Not true.  See above.  By comparison, a Selig s1223 airfoil can do 2.1 or 2.2
steady-state, and a flat plank can manage 0.9.

> This cannot be expected at the beginning of the
> [sic] bird flight evolution.

No one knows how much camber the Archaeopteryx wing had, so determination of the
steady-state CLmax is a bit iffy, but the steady-state CLmax would likely have
been on the loose order of 1.5, similar to that of a pigeon.

> To be able to fly up a landing site in
> a curve so that the speed is completely reduced at arrival, as Recent birds
> can do, requires completely developed flight abilities.

Does this mean that flying squirrels have completely developed flight
abilities?  I must admit though that in the case of birds, I am predjudiced
towards flapping before gliding.  I also suspect Archie is too highly derived to
address the question of flight origins in birds.

> ..............................
> > <<Prey in
> > the mouth would have pulled the center of gravity forward and thus made
> > flight easier. >>
> >
> > has someone tried to quantify this "easier"?
> No, not even Ebel.

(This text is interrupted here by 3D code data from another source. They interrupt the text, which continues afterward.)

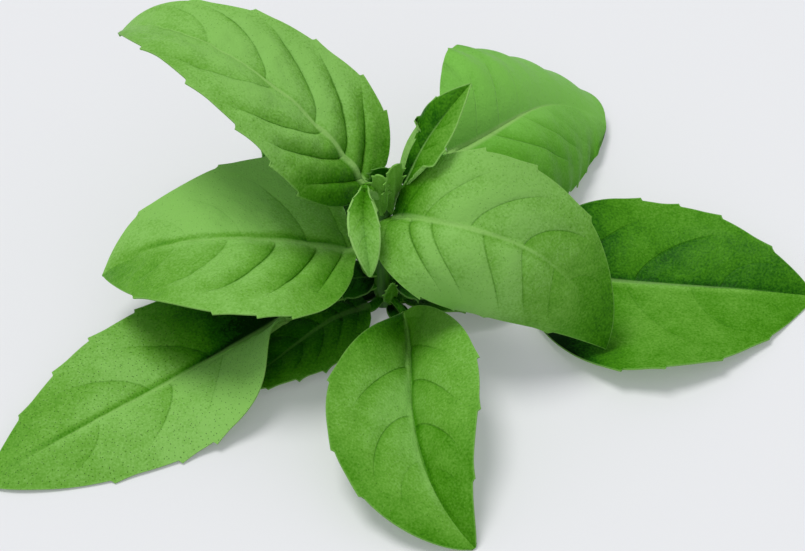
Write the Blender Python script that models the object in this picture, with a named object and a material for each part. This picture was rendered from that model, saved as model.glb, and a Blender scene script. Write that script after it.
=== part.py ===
# A cut basil sprig: a short squarish stem with its growing tip, eight large leaves, two
# small ones and two young ones, resting on its lower leaves and on the cut end of the stem.
# Lengths are in millimetres and angles in degrees; the meshes are made in metres.
# A heading of 0 points along +X and 90 along +Y, and a pitch is the rise of the midrib.
# Values in threes hold at a leaf's base, middle and tip, values in twos at base and tip.
# A base fold is the extra fold of the left and right halves where the blade begins.
# The stalk gap is how far a stalk's root stays clear of the stem's corners.
import math

import bmesh
import bpy
import numpy as np

MM = 0.001
STALK_GAP = 0.9

STEM_HEIGHT = 29.5
STEM_WIDTH_FOOT = 3.4
STEM_WIDTH_TOP = 2.3
STEM_LEAN = 0.035
STEM_BOW = 1.2
STEM_CORNER = 0.1
STEM_SIDES = 12
STEM_RINGS = 20
JOINT_HEIGHTS = (4.5, 21.0, 28.5)
JOINT_SWELL = 0.3
JOINT_REACH = 1.6

BLADE_THICKNESS = 0.7
RIB_DEPTH = 0.6
STALK_WIDTH = 1.9
STALK_ROOT = 0.06
TIP_WIDTH = 0.5
FIRST_VEIN = 0.05
LAST_VEIN = 0.955
BASE_FOLD_REACH = 0.06
VEIN_SWEEP = 0.22
QUILT_HEIGHT = 0.5
TOOTH_DEPTH = 0.6
MARGIN_TRIM = 0.3
MIDRIB_STEPS = 200

# How finely a leaf is divided: its side veins, and the points from its midrib to its edge.
LARGE_DETAIL = dict(veins=7, across=(0.0, 0.07, 0.3, 0.55, 0.8, 1.0), scale=1.0)
YOUNG_DETAIL = dict(veins=6, across=(0.0, 0.15, 0.4, 0.7, 1.0), scale=0.5)
BUD_DETAIL = dict(veins=3, across=(0.0, 0.5, 1.0), scale=0.4)

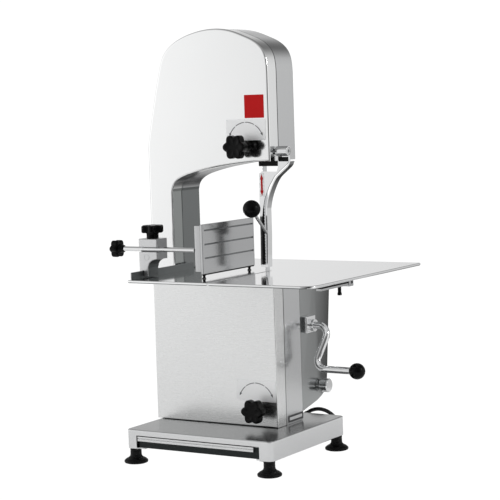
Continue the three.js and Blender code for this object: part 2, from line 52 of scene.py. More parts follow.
# ------------------------------------------------------------------ camera
AZ, EL, ROLL = math.radians(31.78), math.radians(4.95), math.radians(-1.80)
back = Vector((math.sin(AZ) * math.cos(EL), -math.cos(AZ) * math.cos(EL), math.sin(EL)))
right = (-back).cross(Vector((0, 0, 1))).normalized()
up = right.cross(-back)
r2 = right * math.cos(ROLL) + up * math.sin(ROLL)
u2 = up * math.cos(ROLL) - right * math.sin(ROLL)
cd = bpy.data.cameras.new("camera")
cd.sensor_width, cd.lens, cd.clip_start, cd.clip_end = 36, 119.35, 0.1, 50
cam = bpy.data.objects.new("camera", cd)
scene.collection.objects.link(cam)
m = Matrix((r2, u2, back)).transposed().to_4x4()
m.translation = Vector((1.7459, -2.8554, 0.7131))
cam.matrix_world = m
scene.camera = cam


# ------------------------------------------------------------------ mesh code
def catmull(pts, n):
    pts = [Vector(p) for p in pts]
    q = [2 * pts[0] - pts[1]] + pts + [2 * pts[-1] - pts[-2]]
    out = []
    for i in range(1, len(q) - 2):
        p0, p1, p2, p3 = q[i - 1:i + 3]
        t0 = 0.0
        t1 = t0 + max((p1 - p0).length, 1e-9) ** 0.5
        t2 = t1 + max((p2 - p1).length, 1e-9) ** 0.5
        t3 = t2 + max((p3 - p2).length, 1e-9) ** 0.5
        for k in range(n):
            t = t1 + (t2 - t1) * k / n
            a1 = p0 * ((t1 - t) / (t1 - t0)) + p1 * ((t - t0) / (t1 - t0))
            a2 = p1 * ((t2 - t) / (t2 - t1)) + p2 * ((t - t1) / (t2 - t1))
            a3 = p2 * ((t3 - t) / (t3 - t2)) + p3 * ((t - t2) / (t3 - t2))
            b1 = a1 * ((t2 - t) / (t2 - t0)) + a2 * ((t - t0) / (t2 - t0))
            b2 = a2 * ((t3 - t) / (t3 - t1)) + a3 * ((t - t1) / (t3 - t1))
            out.append(b1 * ((t2 - t) / (t2 - t1)) + b2 * ((t - t1) / (t2 - t1)))
    out.append(pts[-1])
    return [tuple(p) for p in out]


def ccw(o):
    a = sum(o[i][0] * o[(i + 1) % len(o)][1] - o[i][1] * o[(i + 1) % len(o)][0] for i in range(len(o)))
    return list(o) if a > 0 else list(reversed(o))


def inset(o, d):
    out, n = [], len(o)
    for i in range(n):
        q, p, r = o[i - 1], o[i], o[(i + 1) % n]
        l1, l2 = math.hypot(p[0] - q[0], p[1] - q[1]), math.hypot(r[0] - p[0], r[1] - p[1])
        n1 = (-(p[1] - q[1]) / l1, (p[0] - q[0]) / l1)
        n2 = (-(r[1] - p[1]) / l2, (r[0] - p[0]) / l2)
        s = d / max(1 + n1[0] * n2[0] + n1[1] * n2[1], 0.3)
        out.append((p[0] + s * (n1[0] + n2[0]), p[1] + s * (n1[1] + n2[1])))
    return out


def place(axis, u, v, h):
    return P(u, v, h) if axis == "Z" else P(u, h, v) if axis == "Y" else P(h, u, v)


def raw(verts, faces):
    me = bpy.data.meshes.new("raw")
    me.from_pydata([tuple(v) for v in verts], [], faces)
    me.validate()
    ob = bpy.data.objects.new("raw", me)
    scene.collection.objects.link(ob)
    import bmesh
    bm = bmesh.new()
    bm.from_mesh(me)
    bmesh.ops.remove_doubles(bm, verts=bm.verts, dist=1e-7)
    bmesh.ops.recalc_face_normals(bm, faces=bm.faces)
    bm.to_mesh(me)
    bm.free()
    return ob


def rings(ring_list, loop=False):
    n, verts, faces = len(ring_list[0]), [], []
    for r in ring_list:
        verts += r
    m_ = len(ring_list)
    for j in range(m_ if loop else m_ - 1):
        a, b = j * n, ((j + 1) % m_) * n
        for i in range(n):
            k = (i + 1) % n
            faces.append((a + i, a + k, b + k, b + i))
    if not loop:
        faces.append(tuple(range(n)))
        faces.append(tuple(range((m_ - 1) * n, m_ * n)))
    return raw(verts, faces)


def prism(axis, outline, a, b, edge=0.0, steps=3):
    o = ccw(outline)
    rr = []
    if edge > 0:
        for i in range(steps + 1):
            t = math.pi / 2 * i / steps
            rr.append((edge * (1 - math.sin(t)), a + edge * (1 - math.cos(t))))
        for i in range(steps + 1):
            t = math.pi / 2 * i / steps
            rr.append((edge * (1 - math.cos(t)), b - edge * (1 - math.sin(t))))
    else:
        rr = [(0, a), (0, b)]
    return rings([[place(axis, u, v, h) for u, v in (inset(o, d) if d else o)] for d, h in rr])


def rounded(x0, x1, y0, y1, radii, count=8):
    r = radii if isinstance(radii, (list, tuple)) else [radii] * 4
    out = []
    for cx, cy, q, a0 in ((x0 + r[0], y0 + r[0], r[0], 180), (x1 - r[1], y0 + r[1], r[1], 270),
                          (x1 - r[2], y1 - r[2], r[2], 0), (x0 + r[3], y1 - r[3], r[3], 90)):
        for i in range(count + 1):
            a = math.radians(a0 + 90 * i / count)
            out.append((cx + q * math.cos(a), cy + q * math.sin(a)))
    return out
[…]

Good idea.

Actually, a number of people have quantified this, though 'easier' may not be
the appropriate term for the effect on flight.  Within limits, moving the cg
forward of the center of lift increases the load that the craft has to carry
(because the  tail must carry a download to combat the nose-down pitching moment
and the wings then have to also carry the tail download in addition to the body
weight) and it tends to increase the pitch stability.  Minimum load occurs when
the cg is slightly aft of the center of lift, but it makes flight rather
squirrelly in pitch. However, the 'prey in mouth' issue isn't really an issue
for birds, bats, and pterosaurs, because for the most part, they simply sweep
their wings fore or aft to put the center of lift where they want it to be with
respect to the cg.

There are several other mechanisms for developing high lift coefficients and
high drag for landing that we haven't addressed here, and they are probably more
important than the ones we have addressed.

All the best, and my apologies for the long response.